Better Evaluation with Cross-Validation

Instead of relying on a single train/test split, the chapter introduces cross-validation.

Benefits:

  • More reliable performance estimates
  • Better model comparison
  • Reduced variance in evaluation

This step reveals overfitting in the Decision Tree model.

Fine-Tune the Model

Hyperparameter tuning is performed using:

  • Grid Search
  • Randomized Search

Géron shows how systematic tuning improves performance and why blind guessing is inefficient.

Analyze the Best Model

After selecting the best model (Random Forest), the chapter demonstrates:

  • Feature importance analysis
  • Error analysis
  • Model interpretation

This helps understand why the model works, not just how well.

Evaluate on the Test Set

Only after all tuning is complete is the model evaluated on the held-out test set.

This provides an unbiased estimate of real-world performance.
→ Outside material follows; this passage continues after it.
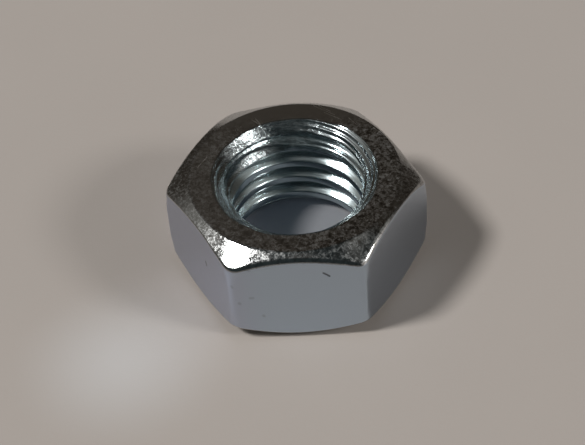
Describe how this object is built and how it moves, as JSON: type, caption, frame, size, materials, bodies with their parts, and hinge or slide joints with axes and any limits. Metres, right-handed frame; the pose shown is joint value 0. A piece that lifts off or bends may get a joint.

Critical principle: 👉 Never touch the test set until the very end.

Key Takeaways

  • Machine learning is an end-to-end engineering process
  • Problem framing comes before modeling
  • Always split data early to avoid leakage
  • Feature engineering is extremely powerful
  • Pipelines improve reliability and reproducibility
  • Cross-validation gives more trustworthy evaluation
  • Hyperparameter tuning should be systematic
  • Final evaluation must use untouched test data

Bottom line: Chapter 2 teaches that successful machine learning depends far more on disciplined workflow and data preparation than on choosing sophisticated algorithms.